Saturday, February 3, 2007

Lessons Learned in foreign wars

Republican Politics, American Style
By Charles Laffiteau

So what lessons should the United States and its allies like the United Kingdom, take away from our experiences in Iraq, Afghanistan and earlier wars such as Vietnam? That we should never get involved in armed conflicts unless such conflicts threaten the lives of our own territory and citizens? That we should never go to war in or with another country unless we are directly attacked by that country first? Or maybe the lesson is that we should abide by the United Nations (UN) Charter and International Law which proscribes the use of force except in cases of self defence, collective self defence or as authorized by the UN Security Council.

I believe such responses are a bit too simplistic and fail to adequately address the issue of when, where, why and how the use of force is justifiable.

If we were to wait until armed conflicts threatened our own territory or citizens, then we never would have become involved in World War I, the Gulf War to liberate Kuwait, in Korea to stop the assault by North Korea on the sovereign state of South Korea or in Bosnia.

If we never go to war with another country unless we are directly attacked by that country first, then we never would have gotten involved in World War I or against Germany in World War II, much less the aforementioned conflicts in Kuwait, South Korea or Bosnia.

If we were to abide by the UN Charter and or International Law then we would not be able to use force to stop another country from attacking us unless that country had already made armed incursions or interfered in our territorial or political independence and or we had overwhelming evidence that they planned to do so.

The lessons that I believe the US and its allies should take away from our collective experiences in foreign wars over the last 100 years are these:

While the US may be the only global superpower left in the world, we must be extremely careful when, where, why and how we exercise that power. True wisdom reflects an understanding that the greater ones power, the more judicious one must be in utilizing it. Might does not equal right. We cannot possible hope to serve as the policeman of the world, unless we are willing to accept the social and economic costs of doing so. That means a willingness to sacrifice even more American lives while shouldering the financial burden of maintaining enough armed forces to do the job.

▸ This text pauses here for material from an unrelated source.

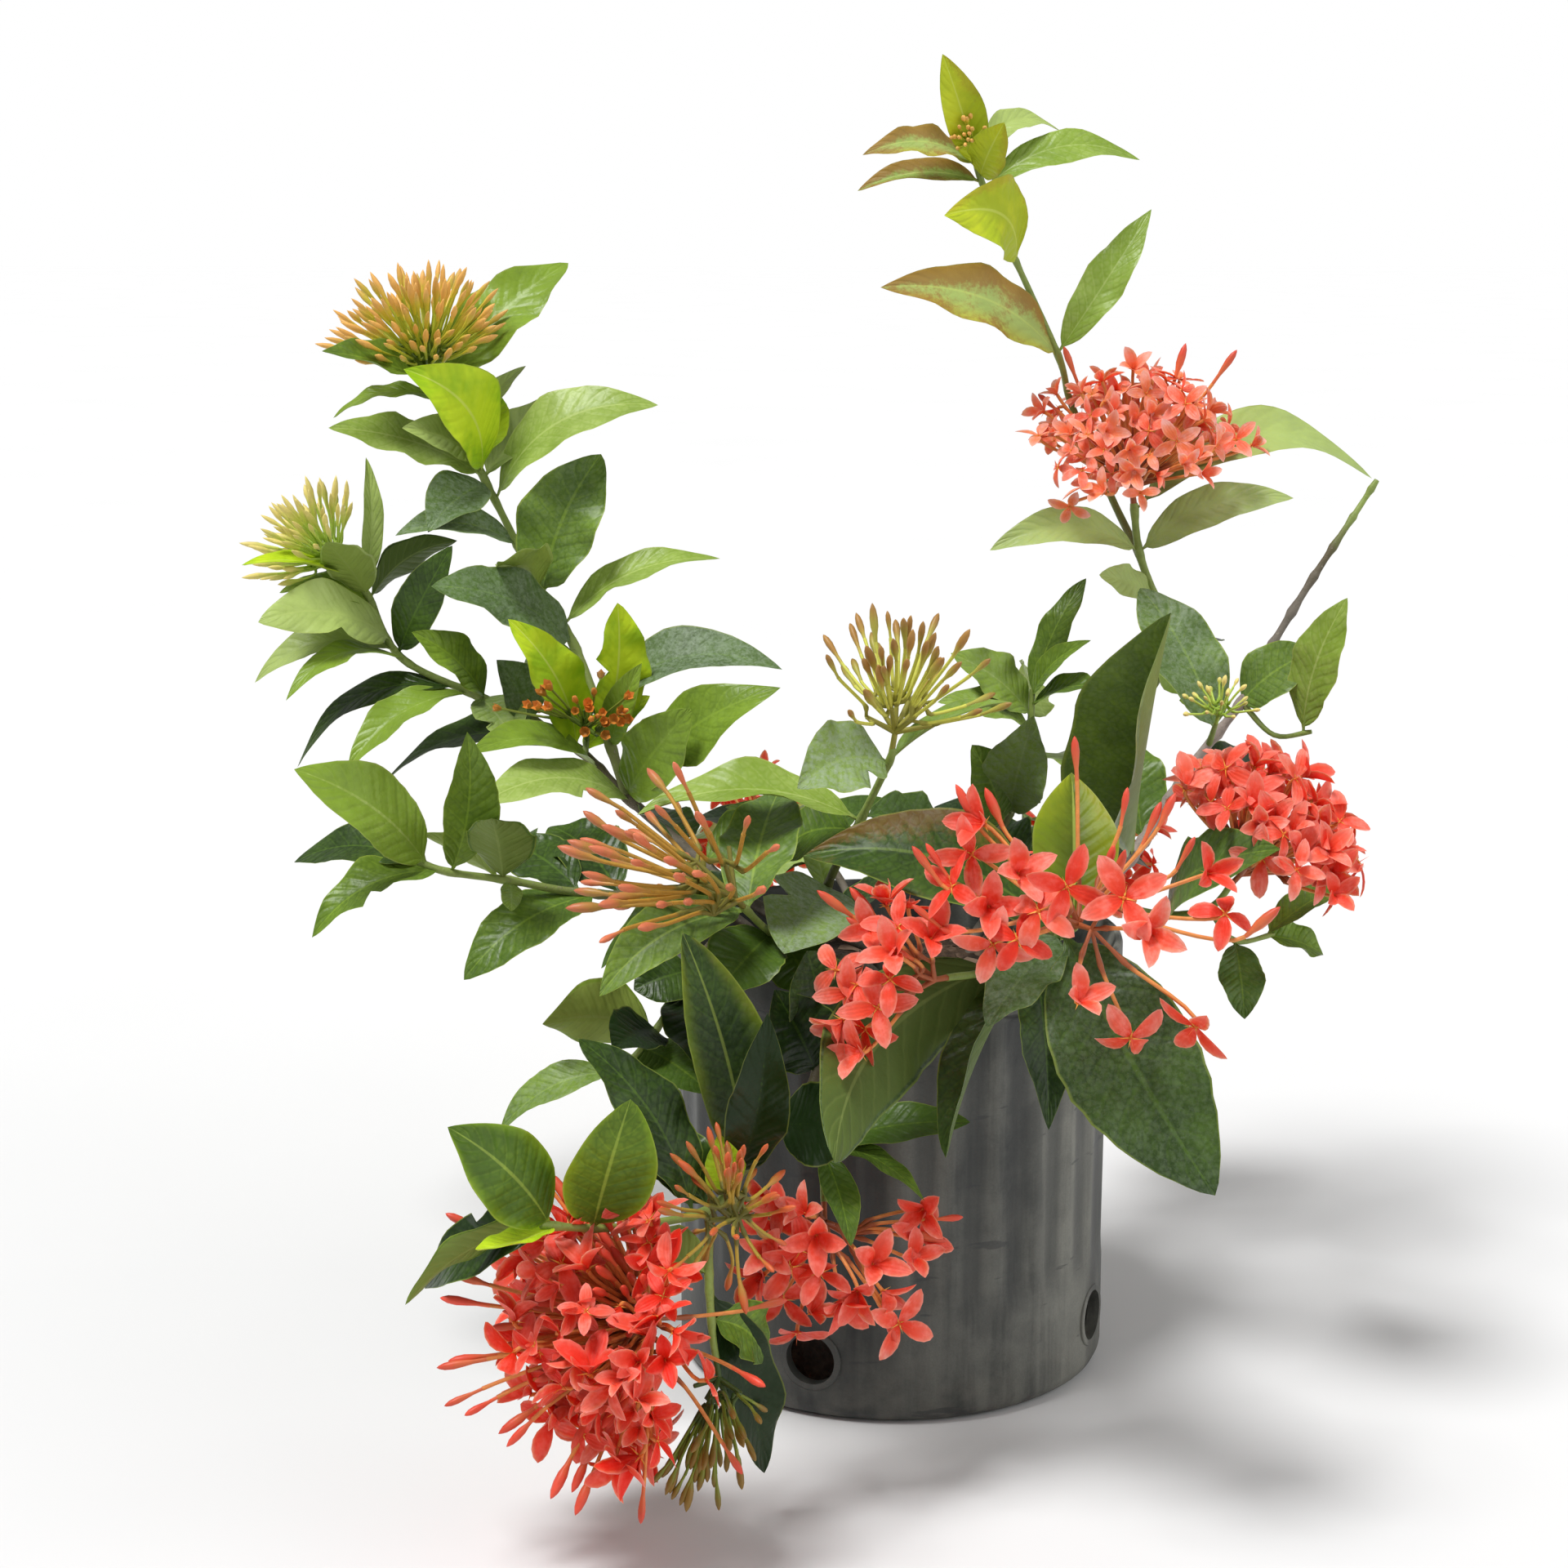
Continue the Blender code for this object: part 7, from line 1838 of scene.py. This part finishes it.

We must respect the fact that not everyone in the world shares our perspective on how to serve the best interests of a nation’s citizens. Democracy works well in countries which have strong legal systems as well as judicial and governmental institutions which support and safeguard the legal rights of its citizens. It becomes very messy in other countries which lack some or most of these democratic foundations. Not every country wants or even needs American style democracy to serve the best interests of its people. The US is still a relatively young and politically inexperienced country. As such, the US could not possibly have all the answers for the problems of this world, many of which have been around for centuries.

As a nation of immigrants the US also lacks experience dealing with the kind of ethnic, religious and sectarian divisions which plague many other nations around the world. Unfortunately, many other people around the world do not regard their fellow men as equals if those neighbours are from a different ethnic, religious or social background.

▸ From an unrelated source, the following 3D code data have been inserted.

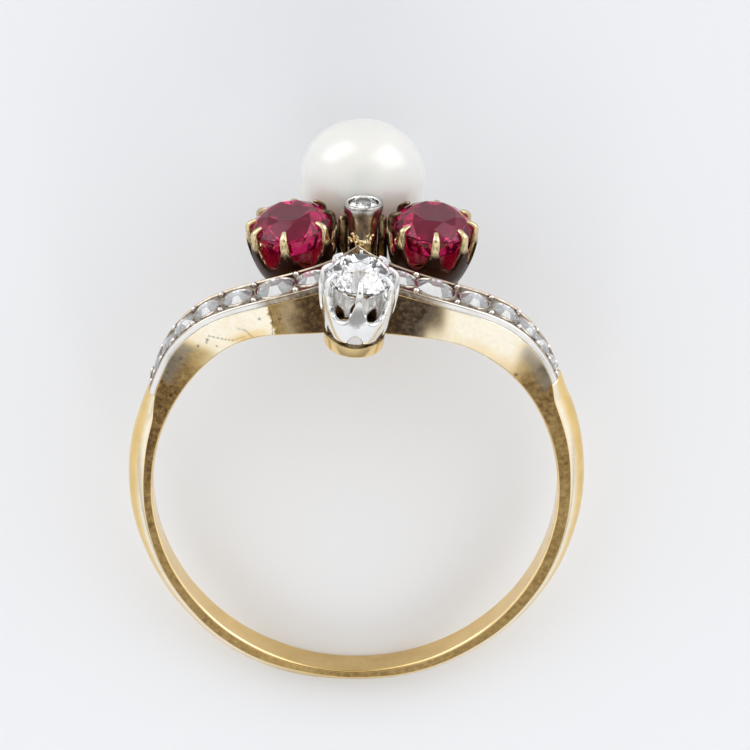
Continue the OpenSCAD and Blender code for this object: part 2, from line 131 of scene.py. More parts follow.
def inner_r(a):
    """Radius of the inside at angle a: a circle, flat under the head and fuller on the right shoulder."""
    flat = underside / np.cos(np.radians(np.clip(np.abs(a), 0, flat_end)))
    r = np.where(np.abs(a) < flat_end, soft_min(finger_r, flat, 20), finger_r)
    return r - 0.2 * bump_at(a, 36, 15)


def top_r(a):
    """Radius of the band's top: silver over the side wall's height, cut off by the point's slopes."""
    r = finger_r + by_side(LEFT_WALL, RIGHT_WALL, a) + silver_t
    b = np.radians(np.clip(np.abs(a), 0, flat_end))
    top = point_up / (np.cos(b) + point_fall * np.sin(b))
    return np.where(np.abs(a) < flat_end, soft_min(r, top, 40), r)


def pointed(a):
    """Share of the band's point at angle a: 1 at the head, fading out to either side."""
    x = np.abs(top_r(a) * np.sin(np.radians(a)))
    return np.where(np.abs(a) < 90, np.exp(-x / point_spread), 0)


def back_edge(a):
    """The band's edge behind, which runs out into the point."""
    return through(hoop_table, HALF, np.abs(a)) + point_back * pointed(a)


def front_edge(a):
    """The band's front edge, set back at the head to leave room for the big setting."""
    return -through(hoop_table, HALF, np.abs(a)) + point_front * pointed(a)


def at(a, y, r):
    """Place at angle a from the head, y along the finger and radius r."""
    b = np.radians(a)
    return np.stack(np.broadcast_arrays(r * np.sin(b), y, r * np.cos(b)), -1)


def quads(rows, cols, rows_close, cols_close):
    """Faces of a grid: each point with the next in its row and its column, round to the first if closed."""
    i = np.arange(rows if rows_close else rows - 1)[:, None]
    j = np.arange(cols if cols_close else cols - 1)[None, :]
    i, j = np.broadcast_arrays(i, j)
    down, on = (i + 1) % rows, (j + 1) % cols
    return np.stack([i * cols + j, down * cols + j, down * cols + on, i * cols + on], -1).reshape(-1, 4)


def make(name, grids, material, nodes=(), marks=None):
    """One closed mesh from grids of points of the upright ring.

    Each grid is (points by row and column, rows close, columns close). A grid whose rows
    don't close ends in a point at each end. Points that meet are merged. marks gives
    values over each grid's points, by their name.
    """
    places, faces, count = [], [], 0
    for points, rows_close, cols_close in grids:
        rows, cols = points.shape[:2]
        faces.append(quads(rows, cols, rows_close, cols_close) + count)
        places.append(points.reshape(-1, 3))
        count += rows * cols
    mesh = bpy.data.meshes.new(name)
    faces = np.concatenate(faces)
    mesh.vertices.add(count)
    mesh.vertices.foreach_set("co", lay(np.concatenate(places)).astype(np.float32).ravel())
    mesh.loops.add(faces.size)
    mesh.loops.foreach_set("vertex_index", faces.astype(np.int32).ravel())
    mesh.polygons.add(len(faces))
    mesh.polygons.foreach_set("loop_start", np.arange(0, faces.size, 4, dtype=np.int32))
    for mark, values in (marks or {}).items():
        layer = mesh.attributes.new(mark, "FLOAT", "POINT")
        layer.data.foreach_set("value", np.concatenate([v.ravel() for v in values]).astype(np.float32))
    mesh.update(calc_edges=True)
    work = bmesh.new()
    work.from_mesh(mesh)
    bmesh.ops.remove_doubles(work, verts=work.verts, dist=2e-7)
    bmesh.ops.recalc_face_normals(work, faces=work.faces)
    for face in work.faces:
        face.smooth = True
    work.to_mesh(mesh)
    work.free()
    mesh.materials.append(material)
    thing = bpy.data.objects.new(name, mesh)
    bpy.context.scene.collection.objects.link(thing)
    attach(thing, "root")
    if nodes:
        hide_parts(*nodes)
    return thing


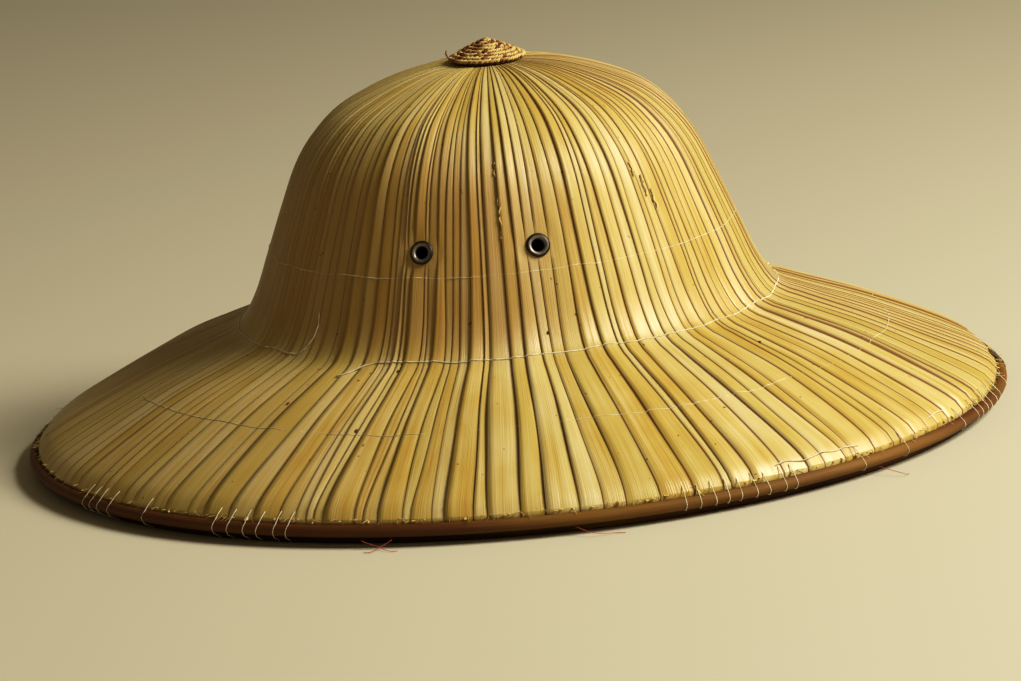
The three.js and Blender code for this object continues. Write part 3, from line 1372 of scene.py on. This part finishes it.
@dataclass
class StitchRings:
    """The threads that are sewn round the crown and the brim."""

    sizes: HelmetSizes
    outline: LeafOutline
    leaf: LeafCover
    thread: float = 0.00024
    mid_crown_height: float = 0.0795
    brim_height: float = 0.0325
    rim_height: float = 0.0124
    # The stretches of stitching that show along the rim, in radians round the hat.
    rim_stretches: tuple[tuple[float, float], ...] = (
        (5.215, 5.444), (5.66, 5.74), (0.75, 0.95), (2.2, 2.5),
    )
    # Where the junction's thread is broken, in radians round the hat.
    break_from: float = 3.84
    break_to: float = 4.20
    # A rim stitch: its length round the hat, how far it strays and how deep its ends go.
    stitch_step: float = 0.012
    stitch_stray: float = 0.0013
    stitch_deep: float = 0.0010
    # The junction thread's loose ends: radians round the hat, and metres towards the rim.
    up_end: tuple[tuple[float, float], ...] = (
        (3.862, -0.003), (3.885, -0.008), (3.893, -0.013), (3.878, -0.018),
    )
    down_end: tuple[tuple[float, float], ...] = (
        (4.095, 0.0105), (4.115, 0.0095), (4.14, 0.0065), (4.17, 0.0025),
    )

    def heights(self) -> dict[str, tuple[float, float, float, float]]:
        """The height, thickness, unevenness and sink of each ring.

        Returns:
            The four sizes by the ring's name.
        """
        return {
            "junction": (self.sizes.crown_foot, self.thread * 1.2, 0.0011, 0.0),
            "mid_crown": (self.mid_crown_height, self.thread * 0.7, 0.0008, 0.00022),
            "brim": (self.brim_height, self.thread * 0.6, 0.0012, 0.00026),
        }

    def on_leaf(self, run: float, angle: float, over: float) -> Vector:
        """A point on the strips' outside.

        Args:
            run: metres from the centre.
            angle: radians round the hat.
            over: metres over the leaf.

        Returns:
            The point.
        """
        row = self.outline.station(run)
        strip, lift = self.leaf.lift_at(run, angle)
        return row.at(angle, self.leaf.push(strip, lift, row, angle) + over)

    def ring(
        self, height: float, thread: float, uneven: float, sink: float, seed: float
    ) -> bmesh.types.BMesh:
        """One sewn ring.

        Args:
            height: over the table.
            thread: half its thickness.
            uneven: how far it strays along the strips.
            sink: how deep it dips into the leaf in places.
            seed: its place in the noise.

        Returns:
            The ring's mesh.
        """
        run = self.outline.run_at_height(height)
        broken = height == self.sizes.crown_foot
        path, ends = [], []
        for strip in range(self.leaf.strips):
            for share in (0.03, 0.35, 0.68, 0.93):
                angle = between(self.leaf.edge(strip, run), self.leaf.edge(strip + 1, run), share)
                if broken and self.break_from < angle < self.break_to:
                    continue
                about = Vector((math.cos(angle) * 5, math.sin(angle) * 5, seed))
                deep = sink * smooth_step(noise.noise(about * 0.9), -0.10, 0.02)
                here = run + uneven * noise.noise(about * 1.5)
                point = self.on_leaf(here, angle, thread * 0.55 - deep)
                (ends if broken and angle <= self.break_from else path).append(point)
        if not broken:
            return strand_tube(path, thread, UPRIGHT, 5, closed=True)
        tails = [
            [self.on_leaf(run + step, angle, thread) for angle, step in tail]
            for tail in (self.down_end, self.up_end)
        ]
        return strand_tube([*tails[0], *path, *ends, *tails[1]], thread, Vector((0, 0.2, 1)), 5)

    def stretch(self, start: float, end: float) -> bmesh.types.BMesh:
        """A stretch of stitching along the rim, with both its ends in the leaf.

        Args:
            start: radians round the hat.
            end: the same.

        Returns:
            Its mesh.
        """
        run = self.outline.run_at_height(self.rim_height)
        steps = round((end - start) / self.stitch_step)
        path = []
        for step in range(steps + 1):
            share = step / steps
            angle = between(start, end, share)
            up = 0.0002 + 0.0002 * noise.noise(Vector((angle * 60, 0.0, 8.0)))
            over = up if 0 < step < steps else -self.stitch_deep
            stray = self.stitch_stray * noise.noise(Vector((angle * 22, 5.0, 1.0)))
            path.append(self.on_leaf(run + stray, angle, over))
        return strand_tube(path, self.thread, UPRIGHT, 5)

    def build(self) -> bmesh.types.BMesh:
        """All the rings and the stretches along the rim."""
        rings = [self.ring(*sizes, seed) for seed, sizes in enumerate(self.heights().values())]
        return join_meshes([*rings, *(self.stretch(*ends) for ends in self.rim_stretches)])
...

If we really want to promote and spread our democratic ideals around the rest of the world, then we should start by doing a better job of promoting and sustaining them in our own country. Sadly, most Americans don’t even bother to vote in their own democratic elections anymore. Those who do bother to vote often cast their ballots based on single issues such as abortion and Social Security entitlements or on the basis of TV sound bites and political ads for or against particular candidates.
Television political ads in the US are very expensive and not exactly known for their accuracy. More often than not, the candidate who gets elected is the one who is able to raise the most money to spend on advertising. In American style democracy, money equals power. Hmmm, that sounds very democratic doesn’t it?

Wars against terrorists, guerrillas or other types of insurgents are not fought on battlefields with conventional armies. The real battles are fought over and for the hearts and minds of the citizens in countries affected by these conflicts. You do this with economic assistance programs that address the physical and material needs of the people. You help countries set up judicial and legal systems that are fair and available to all their citizens. You wage public relations campaigns in the local and national news media that address issues of ethnic and religious intolerance as well as the futility of sectarian violence. You try to address the underlying causes of these conflicts such as income inequality, poverty or a lack of social welfare and justice for certain segments of society, instead of just attacking the symptoms. You enlist the aid of other countries to help you apply diplomatic, economic and political pressure on recalcitrant national governments which may be fuelling or supporting armed violence. I know this is not very glamorous stuff but it works if you are patient and consistent with such strategies over a period of years.

When all else fails, you make a commitment to fund and fight those “dirty little wars”, using covert operatives to help you identify and arrest or kill those who seek to harm innocent civilians in their quest for political power. In these wars, the victories are small and don’t make headlines for either side, but they are deadly in terms of their long term effectiveness. Will we ever learn? I sure hope so.